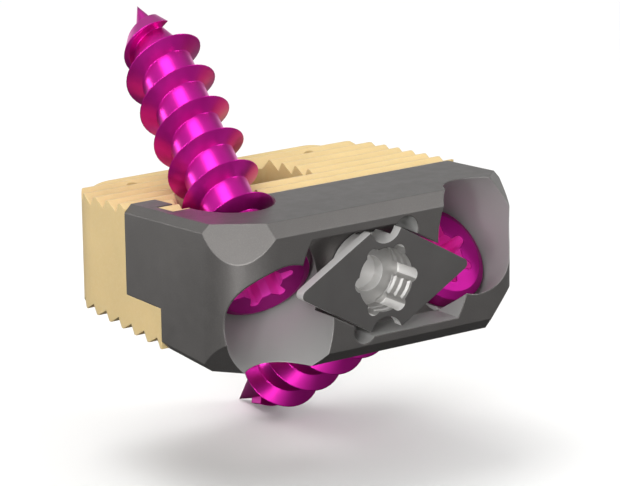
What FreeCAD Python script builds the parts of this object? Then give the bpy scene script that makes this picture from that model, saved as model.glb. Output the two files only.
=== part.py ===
import FreeCAD, Part
import math
import os
import Sketcher

# Stand-alone cervical interbody cage, in millimetres.
# Origin: on the lock's axis, in the plane of the front face.
# +X is to the right of someone who looks at the front face, +Y runs back
# into the disc space and +Z points towards the head.

DOC = FreeCAD.newDocument("cervical_cage")

# Driving dimensions. Angles are in degrees.
SIZES = {
    # Titanium frame
    "frame_width": 16.0,
    "front_height": 6.8,
    "lordosis": 7.0,
    "block_depth": 5.7,
    "front_corner_radius": 2.35,
    "front_edge_chamfer": 0.6,
    "side_edge_chamfer": 0.35,
    "facet_drop": 1.65,
    "facet_angle": 60.0,
    "facet_reach": 5.0,
    # Hooked arms that hold the spacer
    "arm_end": 8.5,
    "arm_thickness": 0.75,
    "hook_thickness": 1.6,
    "hook_length": 1.4,
    "arm_step_height": 1.2,
    "arm_overlap": 0.5,
    # Lock and the pocket that it turns in
    "lock_turn": 30.0,
    "pocket_half_height": 2.43,
    "pocket_depth": 1.6,
    "pocket_sweep_radius": 4.6,
    "relief_radius": 0.6,
    "relief_side": 1.13,
    "relief_up": 2.08,
    "lock_edge_gap": 0.1,
    "lock_tip_radius": 0.25,
    "plate_thickness": 0.5,
    "hub_radius": 1.95,
    "floor_gap": 0.05,
    "notch_radius": 0.85,
    "notch_offset": 2.5,
    "stem_radius": 1.8,
    "stem_gap": 0.05,
    "stem_overlap": 0.1,
    "lock_socket_core": 1.42,
    "lock_socket_lobe": 0.36,
    "lock_socket_reach": 1.68,
    "lock_socket_depth": 1.4,
    "lock_pilot_radius": 0.8,
    "lock_pilot_depth": 1.96,
    # Retaining ring behind the lock
    "ring_thickness": 0.4,
    "ring_outer_radius": 2.25,
    "ring_groove_depth": 0.3,
    "ring_opening": 1.6,
    "ring_gap": 0.05,
    # Bone screws and their seats
    "screw_rise_angle": 36.0,
    "screw_inward_angle": 10.0,
    "head_side": 4.95,
    "head_back": 2.3,
    "head_lift": 0.1,
    "head_radius": 2.25,
    "head_rim": 0.95,
    "head_edge": 0.35,
    "head_edge_depth": 0.2,
    "seat_gap": 0.02,
    "channel_gap": 0.25,
    "shank_gap": 0.1,
    "channel_reach": 14.0,
    "bore_reach": 16.0,
    "screw_length": 16.75,
    "thread_radius": 1.95,
    "core_radius": 1.3,
    "thread_pitch": 1.9,
    "thread_root": 0.85,
    "thread_start": 1.9,
    "thread_foot": 0.4,
    "thread_overrun": 0.2,
    "point_length": 3.4,
    "point_bare": 1.2,
    "screw_socket_core": 0.95,
    "screw_socket_root": 0.66,
    "screw_socket_lobe": 0.34,
    "screw_socket_tip": 0.25,
    "screw_socket_tip_angle": 50.0,
    "screw_socket_reach": 1.45,
    "screw_socket_depth": 1.5,
    "cranial_screw_angle": 22.0,
    "caudal_screw_angle": 32.0,
    # Polymer spacer
    "spacer_end": 14.0,
    "rear_corner_radius": 2.6,
    "tooth_pitch": 1.05,
    "tooth_height": 0.42,
    "tooth_land": 0.14,
    "tooth_lean": 0.3,
    "window_width": 4.3,
    "window_length": 4.4,
    "window_corner": 0.4,
    "window_rear_wall": 1.6,
    # X-ray marker pins
    "marker_radius": 0.4,
    "marker_length": 4.2,
    "marker_side": 4.9,
    "marker_from_end": 1.5,
    "marker_gap": 0.01,
    # How far a cut or a rough block runs past the faces
    "overrun": 1.0,
}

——

Give every line of the material again, exactly as it reads.

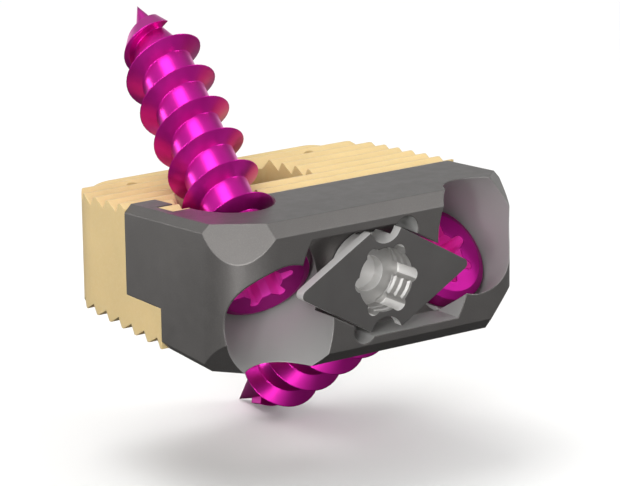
What FreeCAD Python script builds the parts of this object? Then give the bpy scene script that makes this picture from that model, saved as model.glb. Output the two files only.
=== part.py ===
import FreeCAD, Part
import math
import os
import Sketcher

# Stand-alone cervical interbody cage, in millimetres.
# Origin: on the lock's axis, in the plane of the front face.
# +X is to the right of someone who looks at the front face, +Y runs back
# into the disc space and +Z points towards the head.

DOC = FreeCAD.newDocument("cervical_cage")

# Driving dimensions. Angles are in degrees.
SIZES = {
    # Titanium frame
    "frame_width": 16.0,
    "front_height": 6.8,
    "lordosis": 7.0,
    "block_depth": 5.7,
    "front_corner_radius": 2.35,
    "front_edge_chamfer": 0.6,
    "side_edge_chamfer": 0.35,
    "facet_drop": 1.65,
    "facet_angle": 60.0,
    "facet_reach": 5.0,
    # Hooked arms that hold the spacer
    "arm_end": 8.5,
    "arm_thickness": 0.75,
    "hook_thickness": 1.6,
    "hook_length": 1.4,
    "arm_step_height": 1.2,
    "arm_overlap": 0.5,
    # Lock and the pocket that it turns in
    "lock_turn": 30.0,
    "pocket_half_height": 2.43,
    "pocket_depth": 1.6,
    "pocket_sweep_radius": 4.6,
    "relief_radius": 0.6,
    "relief_side": 1.13,
    "relief_up": 2.08,
    "lock_edge_gap": 0.1,
    "lock_tip_radius": 0.25,
    "plate_thickness": 0.5,
    "hub_radius": 1.95,
    "floor_gap": 0.05,
    "notch_radius": 0.85,
    "notch_offset": 2.5,
    "stem_radius": 1.8,
    "stem_gap": 0.05,
    "stem_overlap": 0.1,
    "lock_socket_core": 1.42,
    "lock_socket_lobe": 0.36,
    "lock_socket_reach": 1.68,
    "lock_socket_depth": 1.4,
    "lock_pilot_radius": 0.8,
    "lock_pilot_depth": 1.96,
    # Retaining ring behind the lock
    "ring_thickness": 0.4,
    "ring_outer_radius": 2.25,
    "ring_groove_depth": 0.3,
    "ring_opening": 1.6,
    "ring_gap": 0.05,
    # Bone screws and their seats
    "screw_rise_angle": 36.0,
    "screw_inward_angle": 10.0,
    "head_side": 4.95,
    "head_back": 2.3,
    "head_lift": 0.1,
    "head_radius": 2.25,
    "head_rim": 0.95,
    "head_edge": 0.35,
    "head_edge_depth": 0.2,
    "seat_gap": 0.02,
    "channel_gap": 0.25,
    "shank_gap": 0.1,
    "channel_reach": 14.0,
    "bore_reach": 16.0,
    "screw_length": 16.75,
    "thread_radius": 1.95,
    "core_radius": 1.3,
    "thread_pitch": 1.9,
    "thread_root": 0.85,
    "thread_start": 1.9,
    "thread_foot": 0.4,
    "thread_overrun": 0.2,
    "point_length": 3.4,
    "point_bare": 1.2,
    "screw_socket_core": 0.95,
    "screw_socket_root": 0.66,
    "screw_socket_lobe": 0.34,
    "screw_socket_tip": 0.25,
    "screw_socket_tip_angle": 50.0,
    "screw_socket_reach": 1.45,
    "screw_socket_depth": 1.5,
    "cranial_screw_angle": 22.0,
    "caudal_screw_angle": 32.0,
    # Polymer spacer
    "spacer_end": 14.0,
    "rear_corner_radius": 2.6,
    "tooth_pitch": 1.05,
    "tooth_height": 0.42,
    "tooth_land": 0.14,
    "tooth_lean": 0.3,
    "window_width": 4.3,
    "window_length": 4.4,
    "window_corner": 0.4,
    "window_rear_wall": 1.6,
    # X-ray marker pins
    "marker_radius": 0.4,
    "marker_length": 4.2,
    "marker_side": 4.9,
    "marker_from_end": 1.5,
    "marker_gap": 0.01,
    # How far a cut or a rough block runs past the faces
    "overrun": 1.0,
}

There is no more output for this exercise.